- _OBJECTIVE_
Copy exactly the lines from the first line of the records below through the line containing "# the joint", including both, and nothing else.

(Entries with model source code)
- - -

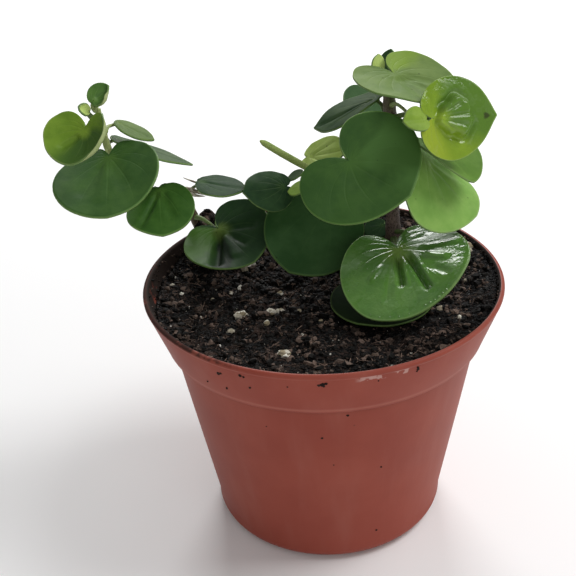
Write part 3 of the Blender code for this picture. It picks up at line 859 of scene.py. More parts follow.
def bark(name, base, speck, tip, tip_z, low_z):
    """Speckled bark that turns green towards the young end of the stem."""
    finish = Finish(name, Specular_IOR_Level=0.3, Roughness=0.55)
    parts = finish.add("ShaderNodeSeparateXYZ", None, {0: finish.add("ShaderNodeTexCoord").outputs["Object"]})
    z = Wire(finish, parts.outputs[2])
    gap, pick = finish.cells(1900, finish.here((1, 1, 0.6)))
    clouds = finish.noise(260, 3, 0.6)
    young = (z + (clouds - 0.5) * 0.012).between(low_z * MM, tip_z * MM)
    colour = finish.blend(young, base, tip)
    spots = (1 - gap.between(0.25, 0.55)) * (1 - 0.9 * young)
    colour = finish.blend(spots * 0.8, colour, speck)
    colour = finish.blend(pick.between(0.8, 0.95) * 0.35 * (1 - young), colour, (0.30, 0.21, 0.18))
    finish.colour(colour)
    finish.bump(gap * 0.6 + clouds * 0.5, 0.0002, 0.8)
    return finish.material


bark_right = bark("bark_right", (0.150, 0.108, 0.088), (0.030, 0.020, 0.016), (0.150, 0.170, 0.070), 150, 136)
bark_left = bark("bark_left", (0.120, 0.090, 0.055), (0.035, 0.028, 0.018), (0.340, 0.400, 0.150), 126, 106)
for name in STEMS:
    stem = tube(name + "_bark", stem_route(name), sides=5)
    stem.data.materials.append(bark_left if name == "stem_left" else bark_right)
    finish_piece(stem, name)
    print(name, "faces:", len(stem.data.polygons))

# %% [markdown]
# ## The leaves
# Every leaf is the same shape at another size: a round blade with a notch where the stalk joins and a
# short point opposite. It can be written as a distance from the stalk's joint for each angle. Then it
# is cupped, drooped and twisted. The real blade has soft furrows along its veins, which fan out from
# the joint and bend towards the point, so those are pressed into the mesh as well.

# %% The blade's formula
NOTCH_WIDTH = 0.42
NOTCH_FLOOR = 0.06
TIP_LENGTH = 0.10
TIP_WIDTH = 0.17
SPOKE_CROWDING = 0.35
VEIN_BEND = 0.38                 # how strongly the veins bend towards the point
VEIN_SPACING = math.radians(31)
BLADE_THICK = 0.62               # millimetres, the real blade is fleshy
HOOK_LENGTH = 2.5                # millimetres over which a hooked fold leaves the joint
CURL_STEP = 0.02                 # share over which the way out to a rolled margin is measured
SAME_POINT = 0.00002             # millimetres, far below the spacing of the points in a notch
BLADE_GRID = (26, 112)
SMALL_GRID = (14, 60)            # for blades under SMALL_RADIUS
SMALL_RADIUS = 5.0
FINE_GRID = (48, 180)            # for the blades with folds
FINEST_GRID = (76, 320)


def smooth_step(value, low, high):
    t = np.clip((value - low) / (high - low), 0, 1)
    return t * t * (3 - 2 * t)


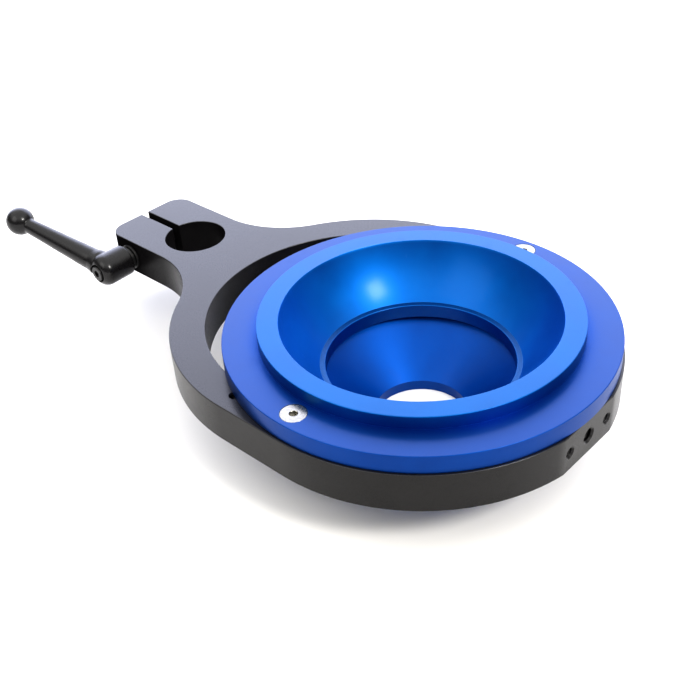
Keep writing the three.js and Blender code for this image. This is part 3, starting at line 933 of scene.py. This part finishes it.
def spring_steel():
    tint = colour(0.42, 0.42, 0.43)
    film_tint = colour(0.3, 0.3, 0.31)
    rubbed = colour(0.5, 0.5, 0.5)
    return steel("spring_steel", tint, film_tint, rubbed, roughness=0.32, metallic=1.0, lines=0.0)


def black_enamel():
    """Glossy enamel on a casting: slight orange peel, dust-dull patches, rubbed edges."""
    s = Shader("black_enamel")
    peel = s.noise(1.8 * MM, 2)
    grain = s.noise(0.3 * MM, 2)
    dull = s.remap(s.noise(9 * MM, 3), 0.45, 0.7)
    wear = s.maths("MULTIPLY", s.edges(0.5 * MM), s.remap(s.noise(2.5 * MM), 0.4, 0.7))
    base = s.mix(s.maths("MULTIPLY", wear, 0.6), DEEP_BLACK, colour(0.05, 0.05, 0.052))
    rough = s.remap(s.maths("ADD", dull, s.maths("MULTIPLY", grain, 0.5)), 0.2, 1.3, 0.26, 0.38)
    normal = s.bump(peel, 0.02 * MM, s.bump(grain, 0.003 * MM))
    return s.set(
        Base_Color=base,
        Roughness=rough,
        IOR=1.36,
        Coat_Weight=0.18,
        Coat_Roughness=0.12,
        Normal=normal,
    )


# ---- floor, light and camera ----

CAMERA_AZIMUTH = 44.21
CAMERA_ELEVATION = 35.88
CAMERA_ROLL = -3.55
CAMERA_DISTANCE = 0.5474
FLANGE_RIGHT_OF_AIM = 37.2 * MM
FLANGE_ABOVE_AIM = 14.2 * MM
LENS = 53.1
SCREEN_AZIMUTH = 130
SCREEN_FADE_START = 0.64  # sines of the elevation
SCREEN_FADE_END = 0.8
SCREEN_SIDES = (0.45, 0.8)  # cosines of the angle from its middle, where it starts and where it is full
ROOM_FADE = (0.3, 0.8)  # sines of the elevation
SCREEN = (3.2, 3.35, 4.2, 1)
ROOM_LOW = (0.2, 0.198, 0.195, 1)
ROOM_HIGH = (1.7, 1.7, 1.68, 1)
FLOOR_SIZE = 4
LAMP_DISTANCE = 1.5
LAMP_TINT = (1.0, 0.98, 0.95)


def floor():
    bm = bmesh.new()
    bmesh.ops.create_grid(bm, x_segments=1, y_segments=1, size=FLOOR_SIZE)
    obj = mesh_object("floor", bm, shift(0, 0, HOUSING_LOW.z))
    s = Shader("pale_floor")
    tone = s.remap(s.noise(120 * MM, 2), 0.3, 0.7)
    base = s.mix(tone, colour(0.82, 0.805, 0.775), colour(0.85, 0.835, 0.805))
    obj.data.materials.append(s.set(Base_Color=base, Roughness=0.7))


def direction(azimuth, elevation):
    """A unit vector; azimuth is from +X towards +Y."""
    a = math.radians(azimuth)
    e = math.radians(elevation)
    return Vector((math.cos(a) * math.cos(e), math.sin(a) * math.cos(e), math.sin(e)))


def softbox(name, azimuth, elevation, size, power):
    """A square lamp that looks at the middle of the bracket."""
    data = bpy.data.lights.new(name, "AREA")
    data.shape = "SQUARE"
    data.size = size
    data.energy = power
    data.color = LAMP_TINT
    towards = direction(azimuth, elevation)
    obj = bpy.data.objects.new(name, data)
    place = Matrix.Translation(Vector((BOWL_X / 2, 0, 0)) + towards * LAMP_DISTANCE)
    obj.matrix_world = place @ towards.to_track_quat("Z", "Y").to_matrix().to_4x4()
    bpy.context.scene.collection.objects.link(obj)


def surroundings():
    """A room, dim at eye level and brighter overhead, with a wide bright screen behind the object."""
    world = bpy.data.worlds.new("studio")
    world.use_nodes = True
    s = Shader("studio", world)
    towards = s.add("TexCoord").outputs["Generated"]
    height = s.add("SeparateXYZ", {0: towards}).outputs["Z"]
    screen = direction(SCREEN_AZIMUTH, 0)
    facing = s.add("VectorMath", {0: towards, 1: screen}, operation="DOT_PRODUCT").outputs["Value"]
    below = s.remap(height, SCREEN_FADE_END, SCREEN_FADE_START)
    behind = s.remap(facing, *SCREEN_SIDES)
    room = s.mix(s.remap(height, *ROOM_FADE), ROOM_LOW, ROOM_HIGH)
    light = s.mix(s.maths("MULTIPLY", below, behind), room, SCREEN)
    s.feed(s.tree.nodes["Background"].inputs["Color"], light)
    bpy.context.scene.world = world


def camera():
    look = (turn(CAMERA_AZIMUTH, "Z") @ turn(90 - CAMERA_ELEVATION, "X") @ turn(CAMERA_ROLL, "Z")).to_3x3()
    right, up, back = look.col
    aim = Vector((BOWL_X, 0, FLANGE_TOP)) - right * FLANGE_RIGHT_OF_AIM - up * FLANGE_ABOVE_AIM
    data = bpy.data.cameras.new("camera")
    data.lens = LENS
    obj = bpy.data.objects.new("camera", data)
    obj.matrix_world = Matrix.Translation(aim + back * CAMERA_DISTANCE) @ look.to_4x4()
    bpy.context.scene.collection.objects.link(obj)
    bpy.context.scene.camera = obj


# ---- the whole object ----

FINISHES = {
    maker.__name__: maker()
    for maker in (
        black_anodised,
        royal_blue_anodised,
        azure_anodised,
        bright_steel,
        black_steel,
        black_enamel,
        spring_steel,
    )
}


def settle(obj, node, body, finish):
    """The piece stands for a CAD node, moves with its body and wears its finish."""
    obj.name = "look_" + node
    obj.data.materials.clear()
    obj.data.materials.append(FINISHES[finish])
    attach(obj, body)
    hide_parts(node)
    return obj


settle(bracket_plate(), "bracket_plate", "bracket", "black_anodised")
settle(funnel_housing(), "funnel_housing", "bracket", "royal_blue_anodised")
settle(bowl_ring(), "bowl_ring", "bracket", "azure_anodised")
settle(flange_screw(-1), "flange_screw_near", "bracket", "bright_steel")
settle(flange_screw(1), "flange_screw_far", "bracket", "bright_steel")
for number, spot in enumerate(bowl_screw_places(), 1):
    settle(bowl_screw(*spot), f"bowl_screw_{number}", "bracket", "black_steel")
settle(thrust_washer(), "thrust_washer", "washer", "black_steel")
settle(threaded_stud(), "threaded_stud", "stud", "black_steel")
settle(serrated_insert(), "serrated_insert", "stud", "black_steel")
settle(retaining_screw(), "retaining_screw", "stud", "black_steel")
settle(lever_handle(), "lever_handle", "lever", "black_enamel")
spring = settle(return_spring(), "return_spring", "stud", "spring_steel")
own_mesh(spring)

floor()
surroundings()
softbox("key", azimuth=-1, elevation=41.6, size=0.3, power=13)
softbox("fill", azimuth=-98.8, elevation=39.3, size=0.9, power=4)
camera()
bpy.context.scene.view_settings.view_transform = "Standard"
bpy.context.scene.view_settings.look = "Medium High Contrast"
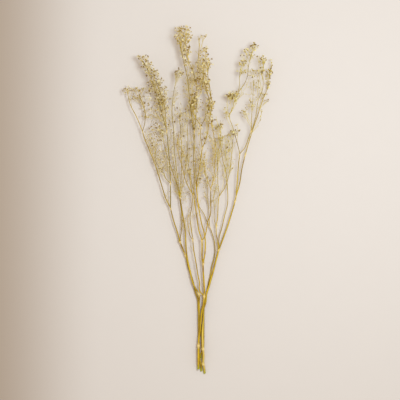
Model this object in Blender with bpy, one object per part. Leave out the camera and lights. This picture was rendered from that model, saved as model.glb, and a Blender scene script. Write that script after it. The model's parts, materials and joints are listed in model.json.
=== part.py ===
"""A loose bunch of dried baby's breath: five cut sprays lying together on a flat surface.

The scene is in metres with +Z up, and every size below is in millimetres. The florets point to +Y, the
origin is on the surface under the middle of the bunch, and each spray is one solid: its stem, branches,
twigs and florets are fused, because they grew as one piece.
"""

import cmath
import math
import random
from dataclasses import dataclass, field

import bmesh
import bpy
import numpy as np
from mathutils import Vector

MILLIMETRE = 0.001

# Stems
STEM_SIDES = 6
BRANCH_SIDES = 4
THICK_STEM = 1.2            # a stem with a root radius over this one gets STEM_SIDES
ROUTE_STEP = 1.0            # distance between the places read along a route
RING_SPACING = 14.0         # distance between the rings of a stem's mesh
SWELLING = 0.35             # how much thicker a stem is where it forks, as a share of its radius
SWELLING_LENGTH = 2.0
ROOT_DEPTH = 1.2            # how far a root is sunk, as a share of its radius
TIP_SHARE = 0.5             # radius of a stem's blunt tip, as a share of its last radius

# Twigs and florets
TWIG_SIDES = 3
TWIG_RADIUS = 0.42
START_LENGTH = 0.5          # straight stretch at a stem's root
BUD_LENGTH = 1.6            # how far a group's twig stands out of its stem before it turns
LEAN = 0.5                  # how much it leans along the stem there
JOINT_LENGTH = 0.9          # stretch of a twig whose sides carry its side twigs
FLORET_RADIUS = 2.0         # at the rim of the bell
LOWEST_FLORET = 1.4         # height of the middle of a floret that lies on the surface
NECK_TO_MIDDLE = 1.9        # from the floret's neck to its middle
RIM_AHEAD = 0.7             # from its middle to its rim
CROWN_AHEAD = 1.7           # from its middle to the top of its crown
FLORETS_PER_FORK = 4
GROUP_SIZE = 12             # florets that share one twig of the stem
REACH = 16.0                # how far back along its stem a group's twig starts
FORK_SHARE = 0.45           # how far towards its florets a twig forks
SHORTEST_TWIG = 5.0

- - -

- _TASK OUTPUT_
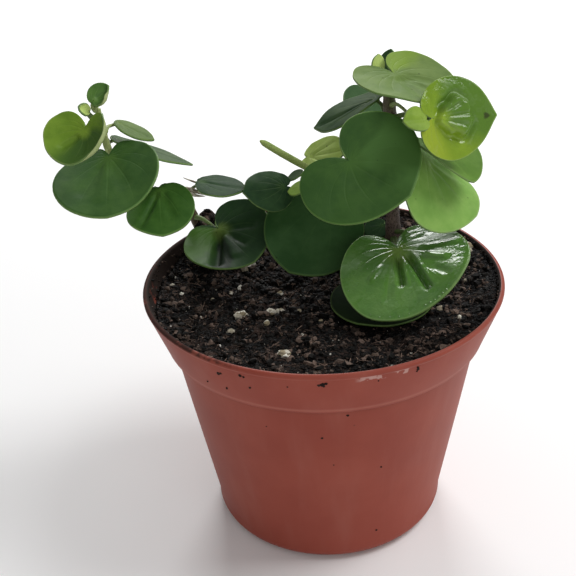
Write part 3 of the Blender code for this picture. It picks up at line 859 of scene.py. More parts follow.
def bark(name, base, speck, tip, tip_z, low_z):
    """Speckled bark that turns green towards the young end of the stem."""
    finish = Finish(name, Specular_IOR_Level=0.3, Roughness=0.55)
    parts = finish.add("ShaderNodeSeparateXYZ", None, {0: finish.add("ShaderNodeTexCoord").outputs["Object"]})
    z = Wire(finish, parts.outputs[2])
    gap, pick = finish.cells(1900, finish.here((1, 1, 0.6)))
    clouds = finish.noise(260, 3, 0.6)
    young = (z + (clouds - 0.5) * 0.012).between(low_z * MM, tip_z * MM)
    colour = finish.blend(young, base, tip)
    spots = (1 - gap.between(0.25, 0.55)) * (1 - 0.9 * young)
    colour = finish.blend(spots * 0.8, colour, speck)
    colour = finish.blend(pick.between(0.8, 0.95) * 0.35 * (1 - young), colour, (0.30, 0.21, 0.18))
    finish.colour(colour)
    finish.bump(gap * 0.6 + clouds * 0.5, 0.0002, 0.8)
    return finish.material


bark_right = bark("bark_right", (0.150, 0.108, 0.088), (0.030, 0.020, 0.016), (0.150, 0.170, 0.070), 150, 136)
bark_left = bark("bark_left", (0.120, 0.090, 0.055), (0.035, 0.028, 0.018), (0.340, 0.400, 0.150), 126, 106)
for name in STEMS:
    stem = tube(name + "_bark", stem_route(name), sides=5)
    stem.data.materials.append(bark_left if name == "stem_left" else bark_right)
    finish_piece(stem, name)
    print(name, "faces:", len(stem.data.polygons))

# %% [markdown]
# ## The leaves
# Every leaf is the same shape at another size: a round blade with a notch where the stalk joins and a
# short point opposite. It can be written as a distance from the stalk's joint for each angle. Then it
# is cupped, drooped and twisted. The real blade has soft furrows along its veins, which fan out from
# the joint and bend towards the point, so those are pressed into the mesh as well.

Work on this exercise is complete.